Martim Avillez Figueiredo, in Expresso
Cavaco e Sócrates estragaram o Natal: falam do que não sabem. Dois americanos revelam como qualquer dos dois faz pouca falta à pobreza.
Durante a semana, e na véspera de mais um Natal, descobriu-se que Sócrates e Cavaco se pegaram pela mais terrível das fatalidades sociais - a pobreza. Pouco importa aqui se algum tem razão - o que interessa é que ambos olham a pobreza como um problema do Estado. Melhor dito: como um problema que se resolve pela atenção que lhe dedicam, eles representantes do Estado. Que absurdo.
Herbert Gintis, um economista quase desconhecido do grande público (e dos poucos que cruzam economia e generosidade nos seus estudos), defendeu em 2002 que quanto mais uma sociedade se expõe às virtudes e deficiências do mercado aberto mais os seus membros revelam disponibilidade para a caridade. Pausa: Gintis não é um desses liberais americanos que defendem o mercado contra todas as evidências. Pelo contrário: autointitula-se ex-marxista e Martin Luther King pedia-lhe documentos para sustentar as suas ideias de combate à desigualdade.
Na verdade, este professor da Universidade do Massachusetts não conclui que o Estado é nocivo - nem podia.
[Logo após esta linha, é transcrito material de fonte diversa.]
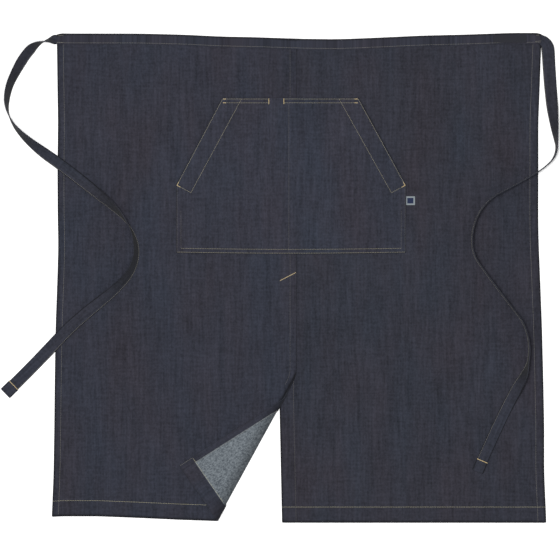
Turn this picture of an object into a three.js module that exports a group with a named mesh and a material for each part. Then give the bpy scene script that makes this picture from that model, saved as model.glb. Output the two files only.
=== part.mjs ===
import * as THREE from 'three';

// A long denim waist apron laid flat with its front up. Two panels lap at the centre front, sewn at
// the top and open below as a vent, and the over panel's lower inner corner is turned back. A pocket
// with slanted mouths and a pen slot lies over both. The strap ends trail beside and over the apron.
// Millimetres. +X to the viewer's right, +Y to the waist, +Z up off the surface that it lies on.

// Cloth
const ply = 1.2;
const clearance = 0.35;

// Body: measured across the waist and from the waist edge to the hem
const waistWidth = 944;
const bodyLength = 953;
const sideFlare = 9.8;
const waistSag = 11.3;
const legRise = 12.5;
const sideHem = 12;
const bottomHem = 30;
const hemSlope = 3;

// Lap of the two panels at the centre front
const lapShift = -6;
const lapWidth = 32;
const lapHem = 12;
const lapRamp = 12;
const lapMargin = 1.5;
const ventFacing = 25;
const ventLean = 5;
const bridgeRun = 12;

// Turned-back corner of the over panel
const cornerUp = 290;
const cornerAcross = 157;
const cornerRadius = 2;
const cornerSettle = 1.2;
const settleRun = 70;

// Waistband casing
const bandDepth = 19.5;
const seamInsert = 7;
const bandRamp = 12;

// Pocket
const pocketWidth = 446;
const pocketHeight = 301;
const pocketDrop = 127;
const pocketShift = -15.8;
const mouthAcross = 88;
const mouthDown = 169;
const mouthFacing = 32;
const penSlotWidth = 27.3;
const penSlotInset = 10.7;
const penSlotGape = 7.5;
const penSlotDepth = 70;
const penSlotFade = 0.4;
const dividerInset = 13.7;
const pocketFullness = 6.5;
const seamFlat = 4;
const fullnessRun = 40;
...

O que ele diz é que os mercados colocam estranhos em contacto e que, dessa interação livre, nascem quase sempre benefícios mútuos. Esses benefícios, por sua vez, desenvolvem nas pessoas um sentido de preocupação com outros além da família e dos amigos mais próximos. Quanto mais livre e independente é essa interação, quanto mais habituados a lidar com gente fora de círculos sociais controlados, maior é a generosidade.
Mas Theodore Roosevelt Malloch diz que sim, que a presença de um Estado forte diminui a disponibilidade para dar. Theodore, que Margaret Thatcher apelidou um dia de "sherpa global", acusa governos e governantes (no livro "Being Generous", 2009) de serem forretas com a caridade porque o dinheiro não lhes pertence. E ilustra: os franceses dão 0,14% do seu PIB, os alemães 0,26%, os britânicos 0,73% e os americanos 1,7% do PIB. Ou seja, os franceses dão 12 vezes menos do que os americanos. E os portugueses?
Entre 2005 e 2007 doaram (via IRS) 3,5 milhões de euros para a caridade, cerca de 0,002% do PIB, e outros 7 milhões por vias diretas - tudo somado, 0,006% da riqueza. Ou trinta mil vezes menos do que os americanos. Sócrates e Cavaco estão preocupados com a pobreza - se Gintis estiver certo, faziam melhor em afastar-se dela.
Talvez a conclusão seja radical, sobretudo para alguém que acredita e defende o papel redistributivo do Estado. Sucede que isso não impede de tentar perceber o que a demagogia política esquece: as pessoas respondem a incentivos e quase nunca o fazem da forma como os políticos esperam. Os infantários de Haifa, Israel, mostram bem como isto acontece: num país de Estado tão forte, a lei resolveu punir com multas os pais que se atrasavam a apanhar os filhos ao final do dia. Os atrasos pioraram - os pais passaram a chegar duas vezes mais tarde. A razão? O atraso passou a ser qualquer coisa que podiam tranquilamente comprar - quando antes, pelo contrário, carregavam o peso moral de deixar os filhos à espera ("Journal of Legal Studies", vol. 29, 2000). Isto para dizer: Cavaco e Sócrates podem bem digladiar-se pelo título de campeão da pobreza que os dois ficam mal na fotografia.
Políticos messiânicos, que chamam a si em exclusivo a resolução de problemas como a pobreza, são o oposto do Pai Natal: em vez de esperança e espírito de partilha, espalham desconfiança e egoísmo entre os homens.